On 06/14/2018 02:58 PM, Simon Glass wrote:
Hi Alex,

On 13 June 2018 at 04:17, Alexander Graf <ag...@suse.de> wrote:

On 13.06.18 03:29, Simon Glass wrote:
Hi Bin, Alex,

On 12 June 2018 at 09:36, Bin Meng <bmeng...@gmail.com> wrote:
From: Alexander Graf <ag...@suse.de>

Currently efi.h determines a few bits of its environment according to
config options. This falls apart with the efi stub support which may
result in efi.h getting pulled into the stub as well as real U-Boot
code. In that case, one may be 32bit while the other one is 64bit.

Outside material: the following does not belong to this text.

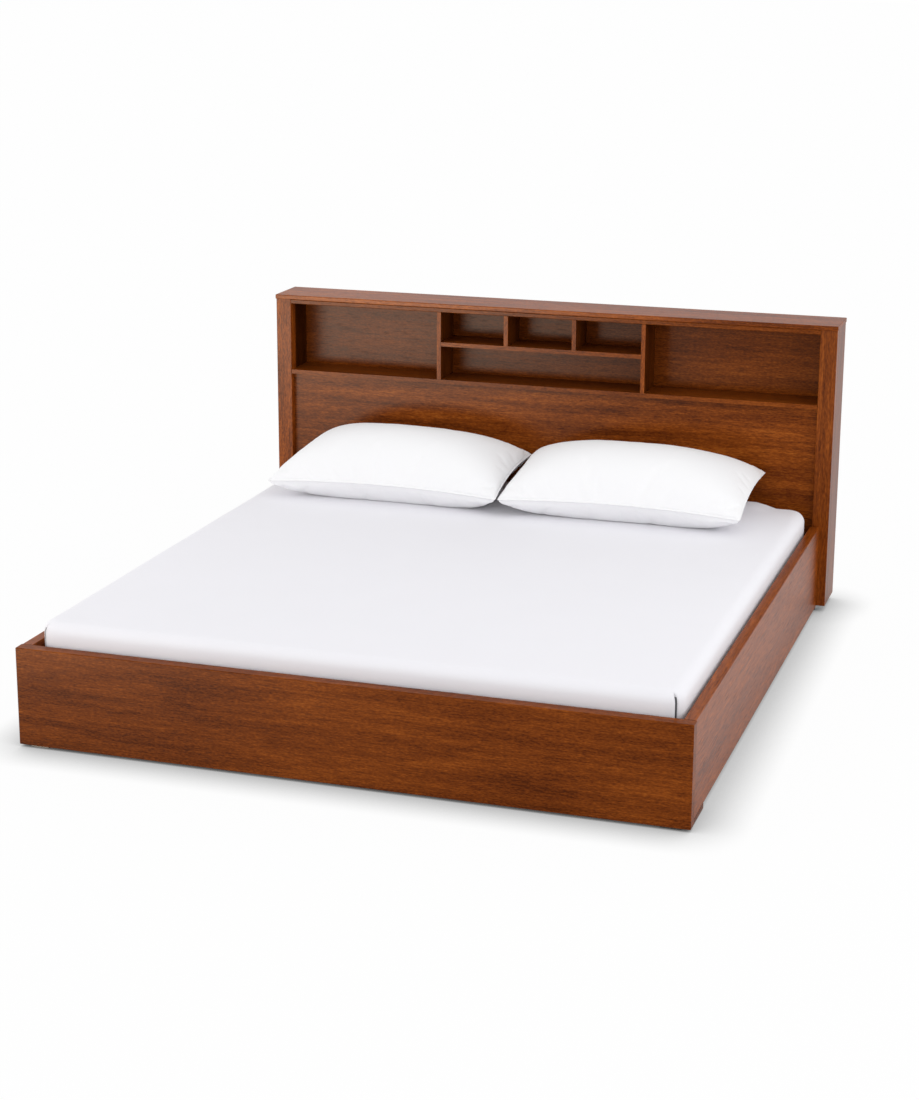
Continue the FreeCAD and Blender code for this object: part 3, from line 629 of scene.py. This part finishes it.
def sew_seam(piece):
    """Draws the joined edge out into a narrow ridge and puckers the cloth along its stitches."""
    ridge_out, stitch_in, pucker = 0.0065, 0.0035, 0.002
    mesh = bmesh.new()
    mesh.from_mesh(piece.data)
    seam = [edge for edge in mesh.edges if all(abs(vert.co.z) < ON_SEAM for vert in edge.verts)]
    ridge = set(bmesh.ops.bevel(mesh, geom=seam, offset=0.0024, segments=2, profile=0.5,
                                affect="EDGES", material=-1)["faces"])
    mesh.normal_update()
    for vert in {vert for face in ridge for vert in face.verts}:
        outward = Vector((vert.normal.x, vert.normal.y, 0)).normalized()
        if ridge.issuperset(vert.link_faces):
            vert.co += ridge_out * outward
        else:
            vert.co -= (stitch_in + pucker * noise.noise(vert.co * 55)) * outward
    mesh.to_mesh(piece.data)
    mesh.free()


def settle(piece, node, tilt, rest_z, tucked):
    """Droops the corners, tips the pillow back in its place and lets its underside lie flat.

    The rear left corner is pushed up and in by `tucked`.
    """
    droop, off_mattress = 0.016, 0.0006
    low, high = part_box(node)
    turn = Matrix.Rotation(tilt, 3, "X")
    for vert in piece.data.vertices:
        across, along = 2 * vert.co.x / (high.x - low.x), 2 * vert.co.y / SEAM_DEEP
        corner = max(0.5 - across / 2, 0) ** 2 * max(0.5 + along / 2, 0)
        vert.co += Vector((tucked, 0, 0.1 * tucked)) * corner
        vert.co.z -= droop * (across * along) ** 2
    middle = Vector(((low.x + high.x) / 2, (low.y + high.y) / 2, rest_z + SEAM_HEIGHT))
    for vert in piece.data.vertices:
        place = turn @ vert.co + middle
        vert.co = (place.x, place.y, max(place.z, rest_z + off_mattress))


cotton = woven_cotton("pillow_cotton", (0.93, 0.93, 0.943))
rest_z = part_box("mattress")[1].z
for number, (side, tucked) in enumerate((("left", 0.072), ("right", 0.0)), start=1):
    low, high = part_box(f"{side}_pillow")
    cover = crowned_cover(high.x - low.x, SEAM_DEEP, 0.96 * CROWN, 0.96 * BELLY)
    for vert in cover.verts:
        vert.co.z *= 1 + 0.05 * noise.noise(vert.co * 5 + Vector((number * 7.3, 0, 0)))
    pillow = new_piece(f"{side}_pillow_in_cover", cover)
    swell(pillow, 20, 0.015, 0.010)
    sew_seam(pillow)
    settle(pillow, f"{side}_pillow", radians(7.2), rest_z, tucked)
    pillow.data.materials.append(cotton)
    shade_smooth(pillow)
    rounding = pillow.modifiers.new("rounding", "SUBSURF")
    rounding.levels = rounding.render_levels = 1
    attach(pillow, f"{side}_pillow_body")
    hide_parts(f"{side}_pillow")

This patch changes the conditionals to use compiler provided defines
instead. That way we always adhere to the build environment we're in
and the definitions adjust automatically.

Signed-off-by: Alexander Graf <ag...@suse.de>
Reviewed-by: Bin Meng <bmeng...@gmail.com>
Tested-by: Bin Meng <bmeng...@gmail.com>
Signed-off-by: Bin Meng <bmeng...@gmail.com>
---

Changes in v2: None

  include/efi.h    | 17 ++++-------------
  lib/efi/Makefile |  4 ++--
  2 files changed, 6 insertions(+), 15 deletions(-)

diff --git a/include/efi.h b/include/efi.h
index 98bddba..5e1e8ac 100644
--- a/include/efi.h
+++ b/include/efi.h
@@ -19,12 +19,12 @@
  #include <linux/string.h>
  #include <linux/types.h>

-#if CONFIG_EFI_STUB_64BIT || (!defined(CONFIG_EFI_STUB) && defined(__x86_64__))
-/* EFI uses the Microsoft ABI which is not the default for GCC */
+/* EFI on x86_64 uses the Microsoft ABI which is not the default for GCC */
+#ifdef __x86_64__
  #define EFIAPI __attribute__((ms_abi))
  #else
  #define EFIAPI asmlinkage
-#endif
+#endif /* __x86_64__ */
I made the same comment in another patch. This is becoming too ad-hoc
where making EFI builds work is distributed and hidden in such a way
that no one will be able to know whether a change causes problems or
not.

I feel that build config should be deterministic given the CONFIG
options provided by the board. Any checks of compiler predefines
should be done in one place (efi.h?) and bugs in that stuff should
there all be in one place too, and easier to debug and fix.
I actually think the opposite is true. We should get rid of any #ifdef
CONFIG_ARCH checks throughout the code base that are not meant to
actually check for the "target" (sandbox for example), but instead
really only want to know the architecture the code is building against.

We can easily trust the compiler to emit correct defines for the target
architecture it's building against. That's what every other piece of C
code on earth depends on. Why be different?
By this logic we would check for __x86_64__ everywhere instead of
CONFIG_X86. I can't think of a better way to explain this without
repeating myself.

That's my point. I think most cases that check for CONFIG_X86 are just plain wrong.